Reclaiming Territory by Becky Black is the last story of the anthology so it is fitting that it is the story of an old love lost and then later reclaimed. Jim and Andy are riding a motorcycle and sidecar to Whitby, a place full of memories for both men and their relationship, good and bad. As they wander through town, making various stops we learn their history and what is has taken for the men to get to this stage in their relationship where they are now. The story bounds between 2012, 1987 the year they broke up, and 2009, the year they reconnected. Jim is so very human in his fears and faults as is Andy in his anger over Jim’s betrayal and cowardice. All it takes is a look at the date and remember what it meant to be gay during that time period. Yes, things have changed, yes, they have gotten easier in some parts of the globe but this story is a reminder of the fears of coming out and staying together as a gay committed couple that many had during the 80’s. It is fitting that in celebrating our present, the past is never forgotten and Black does an outstanding job of bringing that to us in the forms of Jim and Andy riding into the future firmly hooked together by vehicle and by choice.
Go out and grab this anthology, read each story, find your own favorites, Mine might shuffle as I read it once more. Happy Jubilee, Queen, Great Olympics, Britain and have a wonderful time at the UK GLBTQ Fiction Meet. I really wish I was there with you. Divvy doo dah!

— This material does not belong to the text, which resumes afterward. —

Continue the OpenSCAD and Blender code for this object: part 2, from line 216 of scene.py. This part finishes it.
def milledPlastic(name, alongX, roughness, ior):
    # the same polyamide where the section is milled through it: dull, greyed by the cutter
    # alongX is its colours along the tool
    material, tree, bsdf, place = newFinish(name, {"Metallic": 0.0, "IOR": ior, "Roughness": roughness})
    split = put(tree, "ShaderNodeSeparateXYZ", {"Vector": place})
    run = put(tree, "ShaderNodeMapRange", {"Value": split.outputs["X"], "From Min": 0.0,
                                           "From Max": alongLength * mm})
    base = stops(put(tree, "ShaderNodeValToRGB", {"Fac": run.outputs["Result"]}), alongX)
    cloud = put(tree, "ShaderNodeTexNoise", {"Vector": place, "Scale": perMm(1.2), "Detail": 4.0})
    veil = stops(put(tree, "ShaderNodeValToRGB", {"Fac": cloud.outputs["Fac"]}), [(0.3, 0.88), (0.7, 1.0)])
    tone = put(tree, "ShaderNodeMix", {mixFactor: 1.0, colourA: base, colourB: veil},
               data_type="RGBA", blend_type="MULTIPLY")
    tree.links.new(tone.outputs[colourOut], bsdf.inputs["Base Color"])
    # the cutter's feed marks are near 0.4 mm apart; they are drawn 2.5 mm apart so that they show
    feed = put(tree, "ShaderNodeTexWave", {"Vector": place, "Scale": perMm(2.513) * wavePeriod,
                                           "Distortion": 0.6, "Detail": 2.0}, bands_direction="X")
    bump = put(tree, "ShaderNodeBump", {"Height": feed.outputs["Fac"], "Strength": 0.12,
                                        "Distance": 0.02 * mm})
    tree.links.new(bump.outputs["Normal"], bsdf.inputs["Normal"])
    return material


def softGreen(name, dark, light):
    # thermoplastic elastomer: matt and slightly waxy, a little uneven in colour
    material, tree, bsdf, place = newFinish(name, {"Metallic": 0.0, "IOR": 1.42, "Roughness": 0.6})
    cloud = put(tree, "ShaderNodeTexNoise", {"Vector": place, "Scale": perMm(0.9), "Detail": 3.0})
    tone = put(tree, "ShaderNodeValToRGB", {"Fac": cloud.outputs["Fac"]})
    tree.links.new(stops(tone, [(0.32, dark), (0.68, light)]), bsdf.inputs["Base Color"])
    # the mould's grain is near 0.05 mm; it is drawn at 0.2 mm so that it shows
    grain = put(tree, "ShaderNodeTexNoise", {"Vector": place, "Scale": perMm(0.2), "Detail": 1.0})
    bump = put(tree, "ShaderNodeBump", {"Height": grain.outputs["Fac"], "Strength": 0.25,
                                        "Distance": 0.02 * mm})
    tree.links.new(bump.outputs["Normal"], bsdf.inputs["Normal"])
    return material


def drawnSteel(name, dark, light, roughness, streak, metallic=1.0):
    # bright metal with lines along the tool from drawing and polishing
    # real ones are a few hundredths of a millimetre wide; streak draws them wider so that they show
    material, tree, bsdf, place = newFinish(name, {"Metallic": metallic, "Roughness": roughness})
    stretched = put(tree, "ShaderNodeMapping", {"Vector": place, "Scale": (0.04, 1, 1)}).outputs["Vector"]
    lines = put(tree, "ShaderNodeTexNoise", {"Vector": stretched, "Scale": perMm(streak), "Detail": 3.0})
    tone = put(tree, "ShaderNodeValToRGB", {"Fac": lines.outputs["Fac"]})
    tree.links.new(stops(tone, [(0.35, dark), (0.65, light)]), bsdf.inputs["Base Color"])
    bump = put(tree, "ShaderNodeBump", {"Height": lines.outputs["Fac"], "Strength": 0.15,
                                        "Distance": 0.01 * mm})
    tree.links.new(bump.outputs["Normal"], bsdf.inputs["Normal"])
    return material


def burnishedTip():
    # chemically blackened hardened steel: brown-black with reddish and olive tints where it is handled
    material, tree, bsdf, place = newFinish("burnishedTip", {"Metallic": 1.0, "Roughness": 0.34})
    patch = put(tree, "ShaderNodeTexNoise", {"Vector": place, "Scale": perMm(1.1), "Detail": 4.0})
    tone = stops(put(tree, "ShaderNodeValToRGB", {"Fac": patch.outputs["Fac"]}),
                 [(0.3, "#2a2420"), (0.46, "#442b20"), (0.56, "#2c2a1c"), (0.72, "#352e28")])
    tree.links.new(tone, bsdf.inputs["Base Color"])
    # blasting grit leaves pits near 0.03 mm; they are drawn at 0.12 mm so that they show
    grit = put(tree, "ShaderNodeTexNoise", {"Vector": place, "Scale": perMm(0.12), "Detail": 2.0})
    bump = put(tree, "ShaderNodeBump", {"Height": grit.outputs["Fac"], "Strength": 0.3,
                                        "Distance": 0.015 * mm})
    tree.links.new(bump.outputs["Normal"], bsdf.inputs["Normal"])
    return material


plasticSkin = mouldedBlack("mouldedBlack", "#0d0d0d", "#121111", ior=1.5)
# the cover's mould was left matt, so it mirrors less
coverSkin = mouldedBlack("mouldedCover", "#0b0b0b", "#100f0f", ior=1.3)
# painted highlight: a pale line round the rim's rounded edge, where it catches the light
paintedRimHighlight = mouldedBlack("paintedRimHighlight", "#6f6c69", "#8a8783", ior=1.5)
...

Cover art by Alex Beecroft. Smashing I say! lol
Wish you were coming to the meet, too. We’d teach you phrases even more magnificent than divvy doo dah. You picked out several of my favourite stories from the anthology – and my fave couple, Jim & Andy.
Thanks for the spiffing review!
Wish I was going to be there too. I am always looking to add to my vocabulary and think divvy doo dah is pretty darn spiffy!